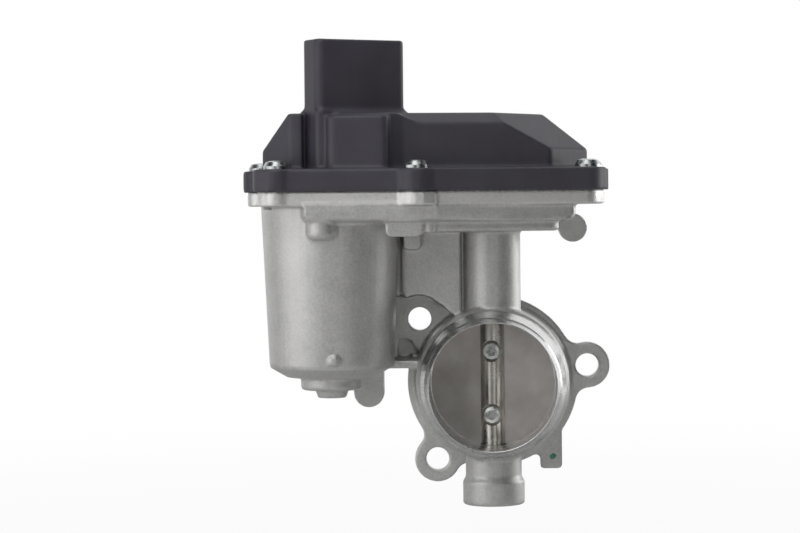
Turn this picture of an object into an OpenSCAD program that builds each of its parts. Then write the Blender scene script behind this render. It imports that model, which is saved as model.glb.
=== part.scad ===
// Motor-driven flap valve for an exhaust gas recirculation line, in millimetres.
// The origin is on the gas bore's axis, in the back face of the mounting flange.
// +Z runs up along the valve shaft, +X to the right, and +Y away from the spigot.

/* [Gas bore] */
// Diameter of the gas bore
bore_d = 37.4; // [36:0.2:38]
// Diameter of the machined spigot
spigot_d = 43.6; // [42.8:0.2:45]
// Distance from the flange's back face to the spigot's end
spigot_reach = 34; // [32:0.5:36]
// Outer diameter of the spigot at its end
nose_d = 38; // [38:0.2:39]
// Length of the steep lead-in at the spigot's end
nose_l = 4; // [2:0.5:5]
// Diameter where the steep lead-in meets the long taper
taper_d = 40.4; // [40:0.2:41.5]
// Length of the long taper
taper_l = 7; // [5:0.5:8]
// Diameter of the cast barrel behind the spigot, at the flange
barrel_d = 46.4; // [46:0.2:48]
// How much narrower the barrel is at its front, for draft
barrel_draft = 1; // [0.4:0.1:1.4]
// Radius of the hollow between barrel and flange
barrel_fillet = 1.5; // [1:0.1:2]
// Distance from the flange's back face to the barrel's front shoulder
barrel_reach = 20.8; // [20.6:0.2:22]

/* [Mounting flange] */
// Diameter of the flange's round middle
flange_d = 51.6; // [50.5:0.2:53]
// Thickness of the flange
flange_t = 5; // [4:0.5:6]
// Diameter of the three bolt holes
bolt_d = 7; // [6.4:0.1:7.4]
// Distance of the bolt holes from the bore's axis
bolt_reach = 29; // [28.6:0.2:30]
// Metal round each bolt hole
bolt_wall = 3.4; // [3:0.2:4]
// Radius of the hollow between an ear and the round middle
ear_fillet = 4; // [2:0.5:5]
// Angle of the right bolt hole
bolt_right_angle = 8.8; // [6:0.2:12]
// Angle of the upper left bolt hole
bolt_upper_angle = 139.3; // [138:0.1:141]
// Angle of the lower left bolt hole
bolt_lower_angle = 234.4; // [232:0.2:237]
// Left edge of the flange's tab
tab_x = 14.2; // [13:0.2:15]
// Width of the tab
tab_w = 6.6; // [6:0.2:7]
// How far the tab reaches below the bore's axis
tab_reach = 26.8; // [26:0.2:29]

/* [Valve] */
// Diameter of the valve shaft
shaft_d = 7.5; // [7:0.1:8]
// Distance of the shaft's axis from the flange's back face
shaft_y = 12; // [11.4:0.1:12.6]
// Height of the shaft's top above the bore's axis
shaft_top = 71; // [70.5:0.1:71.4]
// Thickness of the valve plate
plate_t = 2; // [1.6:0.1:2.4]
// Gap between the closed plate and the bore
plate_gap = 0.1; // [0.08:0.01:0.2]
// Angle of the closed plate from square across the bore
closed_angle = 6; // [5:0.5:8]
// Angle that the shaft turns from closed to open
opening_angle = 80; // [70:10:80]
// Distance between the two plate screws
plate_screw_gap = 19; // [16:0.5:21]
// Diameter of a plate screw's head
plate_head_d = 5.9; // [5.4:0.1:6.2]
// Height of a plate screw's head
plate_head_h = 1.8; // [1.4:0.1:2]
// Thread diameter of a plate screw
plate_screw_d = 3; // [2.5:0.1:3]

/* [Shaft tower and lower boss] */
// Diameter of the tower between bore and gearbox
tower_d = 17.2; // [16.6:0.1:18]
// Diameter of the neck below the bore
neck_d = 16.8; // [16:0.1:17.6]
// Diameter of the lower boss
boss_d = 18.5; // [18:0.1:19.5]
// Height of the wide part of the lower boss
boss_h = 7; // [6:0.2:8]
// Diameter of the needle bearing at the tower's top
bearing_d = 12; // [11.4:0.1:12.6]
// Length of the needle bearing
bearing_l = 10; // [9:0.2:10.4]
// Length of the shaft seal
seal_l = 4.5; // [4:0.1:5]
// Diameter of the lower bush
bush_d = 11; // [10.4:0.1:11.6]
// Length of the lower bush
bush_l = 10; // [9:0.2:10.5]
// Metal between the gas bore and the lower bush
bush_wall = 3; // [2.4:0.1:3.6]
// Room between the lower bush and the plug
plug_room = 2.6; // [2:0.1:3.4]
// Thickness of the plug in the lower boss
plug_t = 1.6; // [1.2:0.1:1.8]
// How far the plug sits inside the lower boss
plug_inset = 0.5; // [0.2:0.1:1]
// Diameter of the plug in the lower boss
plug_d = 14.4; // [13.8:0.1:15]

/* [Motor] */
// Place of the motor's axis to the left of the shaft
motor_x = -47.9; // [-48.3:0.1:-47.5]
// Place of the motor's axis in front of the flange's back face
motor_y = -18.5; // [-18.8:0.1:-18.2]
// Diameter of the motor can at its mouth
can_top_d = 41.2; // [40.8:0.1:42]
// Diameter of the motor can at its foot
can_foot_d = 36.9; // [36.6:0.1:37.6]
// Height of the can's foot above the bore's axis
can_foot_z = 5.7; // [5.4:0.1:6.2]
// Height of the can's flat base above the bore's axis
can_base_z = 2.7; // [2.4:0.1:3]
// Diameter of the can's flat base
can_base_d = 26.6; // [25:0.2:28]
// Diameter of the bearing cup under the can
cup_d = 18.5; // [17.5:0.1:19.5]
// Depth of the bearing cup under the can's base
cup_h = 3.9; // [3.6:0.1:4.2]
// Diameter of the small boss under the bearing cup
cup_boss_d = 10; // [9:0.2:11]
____
Requirement = Each line from the start of the listing above through the line containing "from the spigot." should be copied exactly, please, with no other lines added.

Completed task =
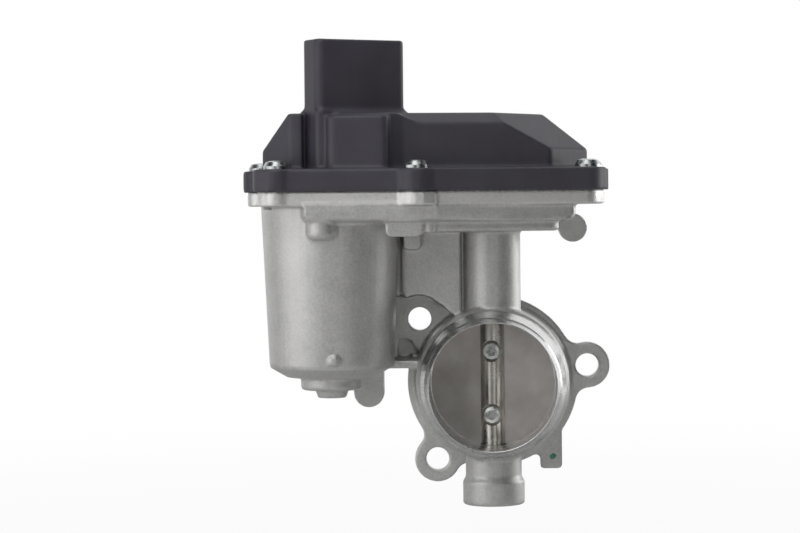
Turn this picture of an object into an OpenSCAD program that builds each of its parts. Then write the Blender scene script behind this render. It imports that model, which is saved as model.glb.
=== part.scad ===
// Motor-driven flap valve for an exhaust gas recirculation line, in millimetres.
// The origin is on the gas bore's axis, in the back face of the mounting flange.
// +Z runs up along the valve shaft, +X to the right, and +Y away from the spigot.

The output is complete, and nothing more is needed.